= MATERIAL PROVIDED =
* * *
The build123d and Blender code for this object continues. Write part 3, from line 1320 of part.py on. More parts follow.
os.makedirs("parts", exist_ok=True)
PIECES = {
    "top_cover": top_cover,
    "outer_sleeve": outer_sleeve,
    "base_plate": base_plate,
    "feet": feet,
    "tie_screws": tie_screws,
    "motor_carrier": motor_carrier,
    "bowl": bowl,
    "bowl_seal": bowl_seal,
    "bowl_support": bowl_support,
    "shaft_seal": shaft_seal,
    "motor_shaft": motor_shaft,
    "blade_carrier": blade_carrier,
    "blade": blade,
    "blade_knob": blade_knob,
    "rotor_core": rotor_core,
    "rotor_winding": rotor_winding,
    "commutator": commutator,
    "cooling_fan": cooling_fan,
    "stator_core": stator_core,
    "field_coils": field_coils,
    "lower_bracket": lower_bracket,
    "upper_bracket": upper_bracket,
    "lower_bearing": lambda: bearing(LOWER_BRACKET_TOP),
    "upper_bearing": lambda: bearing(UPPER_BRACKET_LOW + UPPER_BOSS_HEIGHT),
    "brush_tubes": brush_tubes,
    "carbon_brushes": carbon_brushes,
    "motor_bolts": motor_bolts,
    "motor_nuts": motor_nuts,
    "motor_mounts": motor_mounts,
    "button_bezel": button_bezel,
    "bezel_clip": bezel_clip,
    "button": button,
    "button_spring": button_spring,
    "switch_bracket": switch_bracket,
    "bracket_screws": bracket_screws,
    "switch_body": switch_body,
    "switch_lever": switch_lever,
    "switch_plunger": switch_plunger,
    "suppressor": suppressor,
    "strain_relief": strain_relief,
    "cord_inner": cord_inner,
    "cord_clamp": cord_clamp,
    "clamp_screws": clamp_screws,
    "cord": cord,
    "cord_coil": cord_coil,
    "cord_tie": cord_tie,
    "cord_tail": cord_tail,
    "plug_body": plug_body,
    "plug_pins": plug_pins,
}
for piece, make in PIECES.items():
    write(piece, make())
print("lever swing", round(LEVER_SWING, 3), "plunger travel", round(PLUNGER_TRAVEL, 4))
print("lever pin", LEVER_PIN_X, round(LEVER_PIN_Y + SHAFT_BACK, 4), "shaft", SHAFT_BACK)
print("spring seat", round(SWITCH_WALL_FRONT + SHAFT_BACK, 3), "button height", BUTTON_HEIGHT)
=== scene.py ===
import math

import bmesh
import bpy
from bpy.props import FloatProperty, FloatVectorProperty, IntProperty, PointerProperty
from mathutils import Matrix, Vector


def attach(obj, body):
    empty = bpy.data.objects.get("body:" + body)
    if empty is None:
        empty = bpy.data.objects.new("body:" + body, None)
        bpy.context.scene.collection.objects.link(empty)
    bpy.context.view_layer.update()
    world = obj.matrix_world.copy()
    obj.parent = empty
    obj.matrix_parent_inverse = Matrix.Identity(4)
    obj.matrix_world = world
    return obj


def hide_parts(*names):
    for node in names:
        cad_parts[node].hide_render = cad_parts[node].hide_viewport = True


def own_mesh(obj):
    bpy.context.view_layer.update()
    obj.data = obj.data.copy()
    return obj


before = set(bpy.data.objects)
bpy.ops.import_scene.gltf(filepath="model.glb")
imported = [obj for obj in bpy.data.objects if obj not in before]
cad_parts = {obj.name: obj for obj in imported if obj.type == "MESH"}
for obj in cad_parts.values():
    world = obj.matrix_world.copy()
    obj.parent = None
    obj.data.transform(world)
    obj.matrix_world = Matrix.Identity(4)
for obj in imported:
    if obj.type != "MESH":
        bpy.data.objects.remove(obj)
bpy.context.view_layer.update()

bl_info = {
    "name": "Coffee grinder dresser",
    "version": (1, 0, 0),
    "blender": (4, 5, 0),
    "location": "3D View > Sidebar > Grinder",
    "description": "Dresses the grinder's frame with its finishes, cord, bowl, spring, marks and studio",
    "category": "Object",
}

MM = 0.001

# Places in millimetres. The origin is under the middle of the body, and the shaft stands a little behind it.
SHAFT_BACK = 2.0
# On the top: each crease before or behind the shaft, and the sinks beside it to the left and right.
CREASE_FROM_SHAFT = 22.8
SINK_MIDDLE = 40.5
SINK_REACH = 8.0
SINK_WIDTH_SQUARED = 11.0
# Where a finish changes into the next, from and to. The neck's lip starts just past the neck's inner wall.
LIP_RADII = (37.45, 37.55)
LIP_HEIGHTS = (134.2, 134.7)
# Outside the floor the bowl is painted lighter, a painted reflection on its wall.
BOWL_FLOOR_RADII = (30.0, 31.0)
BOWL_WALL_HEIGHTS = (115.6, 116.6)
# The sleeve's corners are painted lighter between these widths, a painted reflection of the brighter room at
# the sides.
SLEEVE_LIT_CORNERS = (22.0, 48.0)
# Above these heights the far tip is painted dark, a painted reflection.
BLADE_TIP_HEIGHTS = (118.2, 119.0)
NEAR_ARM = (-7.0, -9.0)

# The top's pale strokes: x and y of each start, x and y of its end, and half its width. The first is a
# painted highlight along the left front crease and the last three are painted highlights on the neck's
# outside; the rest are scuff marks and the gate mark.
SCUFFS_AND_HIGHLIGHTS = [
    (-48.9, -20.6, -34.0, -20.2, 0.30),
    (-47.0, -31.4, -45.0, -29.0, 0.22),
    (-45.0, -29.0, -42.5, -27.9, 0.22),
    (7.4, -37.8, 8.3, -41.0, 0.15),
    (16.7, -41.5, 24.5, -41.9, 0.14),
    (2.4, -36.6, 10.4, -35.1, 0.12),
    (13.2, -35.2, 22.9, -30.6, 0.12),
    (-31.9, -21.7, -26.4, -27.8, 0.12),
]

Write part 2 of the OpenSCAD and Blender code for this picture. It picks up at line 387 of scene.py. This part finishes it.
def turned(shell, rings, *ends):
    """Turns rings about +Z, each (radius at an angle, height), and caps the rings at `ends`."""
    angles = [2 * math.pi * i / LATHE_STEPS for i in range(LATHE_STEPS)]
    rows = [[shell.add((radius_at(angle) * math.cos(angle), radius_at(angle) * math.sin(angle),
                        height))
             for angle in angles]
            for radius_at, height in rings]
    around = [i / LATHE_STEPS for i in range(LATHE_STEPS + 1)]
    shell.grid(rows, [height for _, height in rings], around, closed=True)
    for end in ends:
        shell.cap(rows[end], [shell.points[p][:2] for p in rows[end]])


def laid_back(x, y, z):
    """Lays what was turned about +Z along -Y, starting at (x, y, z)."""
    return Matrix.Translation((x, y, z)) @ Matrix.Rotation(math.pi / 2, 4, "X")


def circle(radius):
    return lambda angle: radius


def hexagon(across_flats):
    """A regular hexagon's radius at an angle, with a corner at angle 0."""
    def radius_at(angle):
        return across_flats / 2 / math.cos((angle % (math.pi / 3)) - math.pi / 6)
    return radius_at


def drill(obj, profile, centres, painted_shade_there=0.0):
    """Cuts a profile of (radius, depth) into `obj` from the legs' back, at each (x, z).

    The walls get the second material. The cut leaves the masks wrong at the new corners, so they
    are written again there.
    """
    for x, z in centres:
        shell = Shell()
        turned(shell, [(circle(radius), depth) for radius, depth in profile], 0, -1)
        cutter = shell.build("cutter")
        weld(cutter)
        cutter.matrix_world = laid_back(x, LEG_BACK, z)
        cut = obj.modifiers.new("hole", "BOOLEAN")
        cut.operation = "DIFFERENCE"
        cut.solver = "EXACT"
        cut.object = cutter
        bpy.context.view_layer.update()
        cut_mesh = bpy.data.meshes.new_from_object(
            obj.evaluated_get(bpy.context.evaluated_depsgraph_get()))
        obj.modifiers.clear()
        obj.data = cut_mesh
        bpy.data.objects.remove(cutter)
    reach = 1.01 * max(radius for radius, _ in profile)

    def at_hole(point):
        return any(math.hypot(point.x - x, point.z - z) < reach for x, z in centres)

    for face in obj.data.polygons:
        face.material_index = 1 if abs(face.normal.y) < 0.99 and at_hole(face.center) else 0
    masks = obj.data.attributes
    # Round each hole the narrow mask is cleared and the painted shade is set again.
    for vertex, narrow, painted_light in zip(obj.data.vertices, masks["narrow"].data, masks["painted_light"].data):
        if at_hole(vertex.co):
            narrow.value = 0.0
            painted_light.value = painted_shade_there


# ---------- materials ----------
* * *
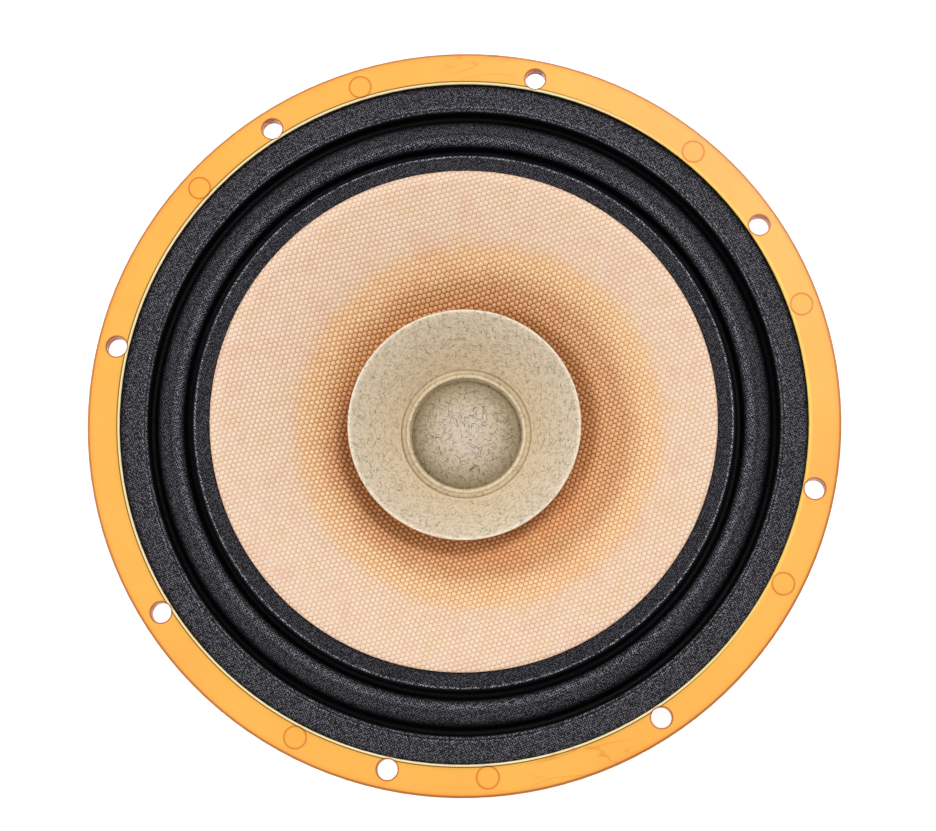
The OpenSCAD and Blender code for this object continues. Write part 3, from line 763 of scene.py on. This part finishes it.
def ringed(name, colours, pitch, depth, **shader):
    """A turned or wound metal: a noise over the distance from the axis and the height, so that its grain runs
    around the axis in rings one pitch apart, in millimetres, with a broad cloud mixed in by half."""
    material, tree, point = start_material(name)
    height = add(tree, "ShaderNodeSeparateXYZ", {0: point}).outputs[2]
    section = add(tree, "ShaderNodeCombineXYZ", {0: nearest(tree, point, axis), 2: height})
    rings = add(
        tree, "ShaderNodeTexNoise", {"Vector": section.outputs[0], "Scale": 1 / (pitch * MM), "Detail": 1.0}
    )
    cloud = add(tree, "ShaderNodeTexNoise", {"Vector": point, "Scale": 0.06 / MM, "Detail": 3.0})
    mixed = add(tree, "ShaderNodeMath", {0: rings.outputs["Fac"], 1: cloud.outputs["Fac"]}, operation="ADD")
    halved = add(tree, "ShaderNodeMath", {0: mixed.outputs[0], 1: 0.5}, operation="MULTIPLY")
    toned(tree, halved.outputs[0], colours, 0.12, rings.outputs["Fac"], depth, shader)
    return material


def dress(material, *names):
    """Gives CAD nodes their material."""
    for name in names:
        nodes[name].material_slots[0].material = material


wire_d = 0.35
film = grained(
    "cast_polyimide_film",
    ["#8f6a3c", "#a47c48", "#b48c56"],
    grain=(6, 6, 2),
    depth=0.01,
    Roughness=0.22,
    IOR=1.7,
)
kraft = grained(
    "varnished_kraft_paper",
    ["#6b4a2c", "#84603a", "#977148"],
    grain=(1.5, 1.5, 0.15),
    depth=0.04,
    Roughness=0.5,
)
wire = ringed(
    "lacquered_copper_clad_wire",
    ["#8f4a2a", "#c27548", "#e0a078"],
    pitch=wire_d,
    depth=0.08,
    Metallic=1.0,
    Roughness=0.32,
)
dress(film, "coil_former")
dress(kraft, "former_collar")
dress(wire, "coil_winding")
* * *
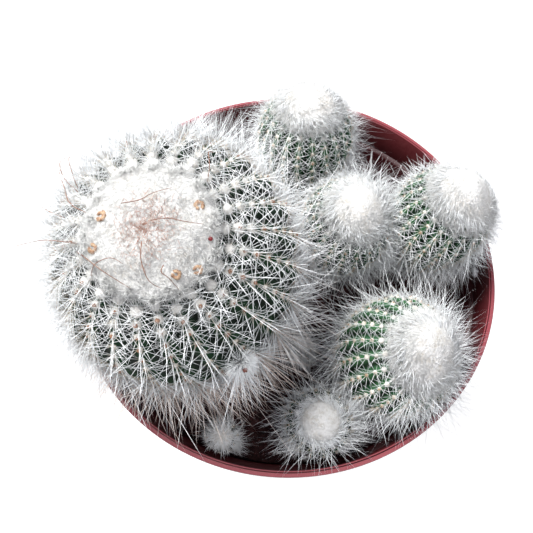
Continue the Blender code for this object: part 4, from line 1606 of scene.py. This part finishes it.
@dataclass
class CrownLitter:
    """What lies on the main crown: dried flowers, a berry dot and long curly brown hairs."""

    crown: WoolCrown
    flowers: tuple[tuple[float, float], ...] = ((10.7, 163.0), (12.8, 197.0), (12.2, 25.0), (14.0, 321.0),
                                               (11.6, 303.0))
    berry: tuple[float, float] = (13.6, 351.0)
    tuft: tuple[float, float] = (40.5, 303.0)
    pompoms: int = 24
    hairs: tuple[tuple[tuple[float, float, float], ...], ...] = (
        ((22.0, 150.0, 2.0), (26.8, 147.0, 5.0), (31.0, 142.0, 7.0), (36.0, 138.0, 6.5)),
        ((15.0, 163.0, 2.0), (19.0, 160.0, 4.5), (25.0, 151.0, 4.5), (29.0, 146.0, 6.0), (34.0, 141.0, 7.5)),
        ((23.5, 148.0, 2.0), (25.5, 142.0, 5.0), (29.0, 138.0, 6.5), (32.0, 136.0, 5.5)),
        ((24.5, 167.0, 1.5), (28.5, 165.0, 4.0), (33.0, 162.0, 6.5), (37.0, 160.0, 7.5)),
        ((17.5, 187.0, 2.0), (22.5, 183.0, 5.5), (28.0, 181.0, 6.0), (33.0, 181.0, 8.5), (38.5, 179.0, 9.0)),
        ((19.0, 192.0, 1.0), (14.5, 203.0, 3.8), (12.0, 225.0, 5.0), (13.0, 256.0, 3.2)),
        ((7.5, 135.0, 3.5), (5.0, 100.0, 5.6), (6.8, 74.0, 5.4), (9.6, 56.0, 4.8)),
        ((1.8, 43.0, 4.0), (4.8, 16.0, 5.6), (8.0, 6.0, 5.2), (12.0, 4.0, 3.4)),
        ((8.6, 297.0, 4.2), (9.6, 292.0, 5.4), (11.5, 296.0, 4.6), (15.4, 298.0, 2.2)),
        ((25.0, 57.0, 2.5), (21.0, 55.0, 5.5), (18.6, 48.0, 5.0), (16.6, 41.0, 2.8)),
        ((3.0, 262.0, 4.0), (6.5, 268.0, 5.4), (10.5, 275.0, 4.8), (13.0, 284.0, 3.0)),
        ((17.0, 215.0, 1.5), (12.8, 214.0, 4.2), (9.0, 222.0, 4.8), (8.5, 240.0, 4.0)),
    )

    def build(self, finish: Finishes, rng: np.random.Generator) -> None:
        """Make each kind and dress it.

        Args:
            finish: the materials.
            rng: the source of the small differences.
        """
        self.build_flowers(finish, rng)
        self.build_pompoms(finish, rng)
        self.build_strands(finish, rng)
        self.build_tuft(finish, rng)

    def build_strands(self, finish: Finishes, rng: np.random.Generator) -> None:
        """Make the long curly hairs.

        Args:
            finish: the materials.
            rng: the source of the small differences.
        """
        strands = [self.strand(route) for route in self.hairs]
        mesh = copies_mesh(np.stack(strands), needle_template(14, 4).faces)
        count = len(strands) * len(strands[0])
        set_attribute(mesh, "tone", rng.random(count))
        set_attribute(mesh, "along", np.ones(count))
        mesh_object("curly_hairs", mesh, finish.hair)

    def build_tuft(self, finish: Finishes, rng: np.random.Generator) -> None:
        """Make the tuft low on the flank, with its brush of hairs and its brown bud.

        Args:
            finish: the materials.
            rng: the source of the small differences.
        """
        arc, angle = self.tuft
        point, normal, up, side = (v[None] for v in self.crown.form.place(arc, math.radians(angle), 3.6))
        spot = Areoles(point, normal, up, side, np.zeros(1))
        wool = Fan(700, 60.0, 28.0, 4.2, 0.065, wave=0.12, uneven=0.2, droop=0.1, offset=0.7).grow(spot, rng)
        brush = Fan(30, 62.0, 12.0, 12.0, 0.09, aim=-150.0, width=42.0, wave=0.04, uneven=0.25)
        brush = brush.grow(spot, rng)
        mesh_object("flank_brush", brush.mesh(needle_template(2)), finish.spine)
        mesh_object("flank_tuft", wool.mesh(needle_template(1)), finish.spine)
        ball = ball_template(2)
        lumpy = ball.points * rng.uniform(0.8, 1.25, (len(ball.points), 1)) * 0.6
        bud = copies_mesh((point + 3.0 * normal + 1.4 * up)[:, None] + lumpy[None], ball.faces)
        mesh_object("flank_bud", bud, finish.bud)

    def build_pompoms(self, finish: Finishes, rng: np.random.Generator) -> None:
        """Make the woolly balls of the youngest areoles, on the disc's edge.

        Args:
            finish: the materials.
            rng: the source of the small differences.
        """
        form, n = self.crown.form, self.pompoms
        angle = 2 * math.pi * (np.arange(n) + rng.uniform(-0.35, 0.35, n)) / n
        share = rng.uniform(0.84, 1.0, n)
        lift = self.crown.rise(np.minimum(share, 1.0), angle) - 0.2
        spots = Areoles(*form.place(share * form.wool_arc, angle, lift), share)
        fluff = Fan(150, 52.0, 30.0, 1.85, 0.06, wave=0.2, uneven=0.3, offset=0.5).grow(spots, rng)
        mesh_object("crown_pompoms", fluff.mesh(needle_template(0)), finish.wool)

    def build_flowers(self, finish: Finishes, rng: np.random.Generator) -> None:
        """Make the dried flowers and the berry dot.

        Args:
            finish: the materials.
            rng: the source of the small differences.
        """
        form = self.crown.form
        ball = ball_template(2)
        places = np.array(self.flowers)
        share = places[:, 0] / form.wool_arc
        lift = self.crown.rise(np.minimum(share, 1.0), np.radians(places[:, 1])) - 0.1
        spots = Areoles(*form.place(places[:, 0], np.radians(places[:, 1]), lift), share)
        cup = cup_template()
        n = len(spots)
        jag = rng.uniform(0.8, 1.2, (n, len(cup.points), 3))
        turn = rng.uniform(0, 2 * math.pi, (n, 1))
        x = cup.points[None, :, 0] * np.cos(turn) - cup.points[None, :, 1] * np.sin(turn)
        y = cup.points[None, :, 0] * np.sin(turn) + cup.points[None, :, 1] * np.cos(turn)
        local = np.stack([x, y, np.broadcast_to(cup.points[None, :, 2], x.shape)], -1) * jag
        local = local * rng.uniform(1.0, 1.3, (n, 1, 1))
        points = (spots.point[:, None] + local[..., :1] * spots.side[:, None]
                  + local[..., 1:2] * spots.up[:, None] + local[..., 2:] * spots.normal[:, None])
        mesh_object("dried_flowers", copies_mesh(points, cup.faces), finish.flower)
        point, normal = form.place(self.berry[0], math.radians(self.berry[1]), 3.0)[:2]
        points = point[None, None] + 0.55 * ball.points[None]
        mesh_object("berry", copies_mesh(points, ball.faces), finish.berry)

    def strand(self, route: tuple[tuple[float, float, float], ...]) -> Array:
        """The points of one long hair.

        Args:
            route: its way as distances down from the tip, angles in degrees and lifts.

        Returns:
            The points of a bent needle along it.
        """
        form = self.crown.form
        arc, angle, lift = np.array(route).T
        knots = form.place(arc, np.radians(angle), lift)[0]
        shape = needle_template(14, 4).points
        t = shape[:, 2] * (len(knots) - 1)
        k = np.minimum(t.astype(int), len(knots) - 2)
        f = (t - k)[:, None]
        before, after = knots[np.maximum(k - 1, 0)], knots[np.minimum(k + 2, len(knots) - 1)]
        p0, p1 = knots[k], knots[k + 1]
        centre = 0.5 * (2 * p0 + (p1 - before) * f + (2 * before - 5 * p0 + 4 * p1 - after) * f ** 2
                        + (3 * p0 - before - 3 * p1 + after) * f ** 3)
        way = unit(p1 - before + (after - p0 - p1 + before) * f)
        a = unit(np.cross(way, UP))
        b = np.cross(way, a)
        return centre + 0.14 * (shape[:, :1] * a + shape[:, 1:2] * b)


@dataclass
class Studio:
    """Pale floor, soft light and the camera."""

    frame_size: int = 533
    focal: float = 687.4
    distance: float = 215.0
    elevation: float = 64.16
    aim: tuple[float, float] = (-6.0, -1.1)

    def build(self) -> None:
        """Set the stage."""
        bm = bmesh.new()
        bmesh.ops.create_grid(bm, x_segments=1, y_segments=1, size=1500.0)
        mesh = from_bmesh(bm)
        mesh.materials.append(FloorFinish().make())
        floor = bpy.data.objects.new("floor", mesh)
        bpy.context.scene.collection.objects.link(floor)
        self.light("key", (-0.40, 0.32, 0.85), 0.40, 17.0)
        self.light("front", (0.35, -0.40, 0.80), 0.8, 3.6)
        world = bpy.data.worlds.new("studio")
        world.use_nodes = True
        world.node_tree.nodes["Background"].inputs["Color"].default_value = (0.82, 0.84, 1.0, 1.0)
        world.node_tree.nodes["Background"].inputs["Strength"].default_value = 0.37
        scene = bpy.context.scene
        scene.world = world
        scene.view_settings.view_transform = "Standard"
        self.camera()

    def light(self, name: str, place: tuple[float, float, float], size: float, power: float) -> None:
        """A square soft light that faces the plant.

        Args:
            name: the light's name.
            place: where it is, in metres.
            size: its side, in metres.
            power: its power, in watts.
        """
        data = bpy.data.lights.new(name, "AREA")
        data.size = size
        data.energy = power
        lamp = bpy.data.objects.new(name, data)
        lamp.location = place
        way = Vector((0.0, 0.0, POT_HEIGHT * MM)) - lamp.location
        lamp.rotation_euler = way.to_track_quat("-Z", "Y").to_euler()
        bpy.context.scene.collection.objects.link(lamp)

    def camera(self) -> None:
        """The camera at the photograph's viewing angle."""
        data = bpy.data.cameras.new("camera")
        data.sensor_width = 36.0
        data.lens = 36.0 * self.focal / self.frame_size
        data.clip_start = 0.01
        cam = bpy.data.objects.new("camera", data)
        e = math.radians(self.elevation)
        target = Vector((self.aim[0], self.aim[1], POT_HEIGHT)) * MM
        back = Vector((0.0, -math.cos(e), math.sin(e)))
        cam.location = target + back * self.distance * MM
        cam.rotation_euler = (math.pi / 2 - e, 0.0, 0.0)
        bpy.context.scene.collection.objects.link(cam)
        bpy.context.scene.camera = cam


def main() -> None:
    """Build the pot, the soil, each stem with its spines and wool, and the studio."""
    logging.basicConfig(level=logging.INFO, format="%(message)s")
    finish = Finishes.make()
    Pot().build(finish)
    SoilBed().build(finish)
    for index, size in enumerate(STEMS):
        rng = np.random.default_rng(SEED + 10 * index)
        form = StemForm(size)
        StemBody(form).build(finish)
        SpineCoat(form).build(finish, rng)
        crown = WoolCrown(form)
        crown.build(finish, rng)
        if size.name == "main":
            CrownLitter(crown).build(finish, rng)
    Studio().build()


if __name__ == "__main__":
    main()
* * *
= THE PROBLEM =
Write the lines again exactly, beginning at the line that has "LEVER_PIN_X, round(LEVER_PIN_Y +" and stopping after the line that has "for node in"; include no other lines.

= RESULT FOR THIS EXERCISE =
print("lever pin", LEVER_PIN_X, round(LEVER_PIN_Y + SHAFT_BACK, 4), "shaft", SHAFT_BACK)
print("spring seat", round(SWITCH_WALL_FRONT + SHAFT_BACK, 3), "button height", BUTTON_HEIGHT)
=== scene.py ===
import math

import bmesh
import bpy
from bpy.props import FloatProperty, FloatVectorProperty, IntProperty, PointerProperty
from mathutils import Matrix, Vector


def attach(obj, body):
    empty = bpy.data.objects.get("body:" + body)
    if empty is None:
        empty = bpy.data.objects.new("body:" + body, None)
        bpy.context.scene.collection.objects.link(empty)
    bpy.context.view_layer.update()
    world = obj.matrix_world.copy()
    obj.parent = empty
    obj.matrix_parent_inverse = Matrix.Identity(4)
    obj.matrix_world = world
    return obj


def hide_parts(*names):
    for node in names:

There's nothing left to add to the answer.